Sight glass on the brew kettle...

You want to know when you have collected enough runnings (pre boil volume)
You want to monitor rate of boil off (so you don't over or under boil)
You want boil to end at expected post boil volume.
All of these are aided by sight glass on the boil kettle.

As for mash volume I think you could control that with a float type valve such as the blichmann auto sparge. Say your recipe uses 17 gallons to end up with 12 gallons in the brew kettle end of boil. Start with 10 gal in the kettle. Pump that to the mash tun. Set the mash tun float valve at the 10 gal level. Then add 7 more gal to the brew kettle. Now circulate till you reach strike temperature. Stop the pump and close valve from mash to kettle. Dough in. Reset the float to the new level. Restart the pump with temp control set at mash temp. Volume in the brew kettle should be stable. At end of mash cycle you still have 7 gal in the kettle. Stop recirculating back to the mash tun and pull 6.5 more gallons into the brew kettle. (13.5 gallons).
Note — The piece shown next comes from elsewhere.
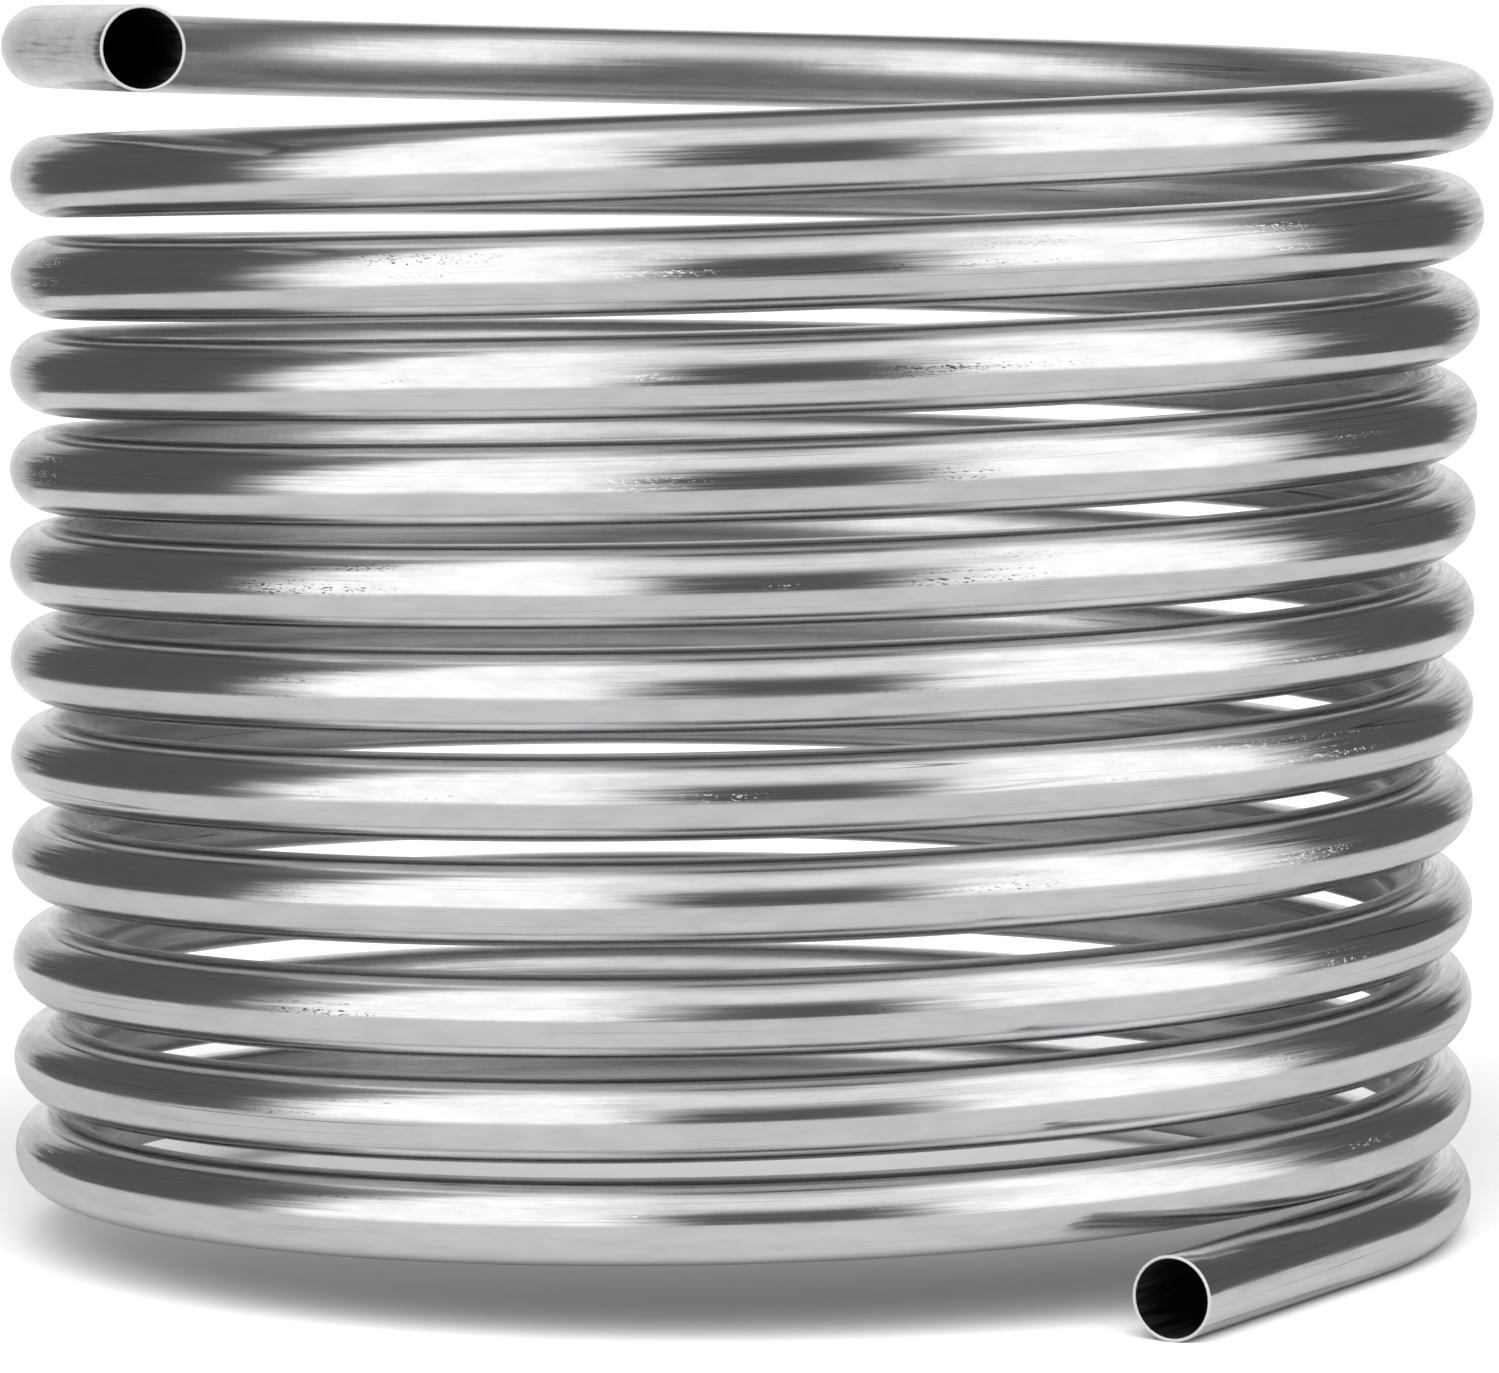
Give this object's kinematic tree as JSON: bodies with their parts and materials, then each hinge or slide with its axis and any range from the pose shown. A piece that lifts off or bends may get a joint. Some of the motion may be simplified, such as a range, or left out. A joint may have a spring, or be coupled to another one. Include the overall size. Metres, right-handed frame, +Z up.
{
  "type": "immersion wort chiller",
  "caption": "Bare stainless-steel tube wound into an open, free-standing right-hand coil with short level straight ends, stood in hot wort to chill it with running water.",
  "frame": {"origin": "on the surface that the coil stands on, at the coil's axis", "axes": "+Z up along the coil's axis, -Y towards the side that both free ends point to, +X to the side where the tube leaves at the bottom"},
  "size_m": [0.2328, 0.2319, 0.193],
  "materials": {
    "stainless_tube": "bright drawn stainless steel with fine lengthwise draw lines"
  },
  "bodies": {
    "root": {"top_end": "stainless_tube", "half_turn_01": "stainless_tube", "half_turn_02": "stainless_tube", "half_turn_03": "stainless_tube", "half_turn_04": "stainless_tube", "half_turn_05": "stainless_tube", "half_turn_06": "stainless_tube", "half_turn_07": "stainless_tube", "half_turn_08": "stainless_tube", "half_turn_09": "stainless_tube", "half_turn_10": "stainless_tube", "half_turn_11": "stainless_tube", "half_turn_12": "stainless_tube", "half_turn_13": "stainless_tube", "half_turn_14": "stainless_tube", "half_turn_15": "stainless_tube", "half_turn_16": "stainless_tube", "half_turn_17": "stainless_tube", "half_turn_18": "stainless_tube", "half_turn_19": "stainless_tube", "half_turn_20": "stainless_tube", "half_turn_21": "stainless_tube", "half_turn_22": "stainless_tube", "half_turn_23": "stainless_tube", "half_turn_24": "stainless_tube", "bottom_end": "stainless_tube"}
  },
  "joints": []
}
What this guy said. I have one on my HLT and one on the boil kettle. One on the mash tun would be useless once you add grain. As for sanitation and cleaning this is trivial. It will get sanitized by the wort. Sure the wort is not boiling inside of the sight glass, but it is still damn hot enough to kill anything living in there. As for cleaning I take my garden hose sprayer and set it to the jet setting and blast water down the top into the kettle for a few seconds. Any hot break that made its way in there is gone instantly.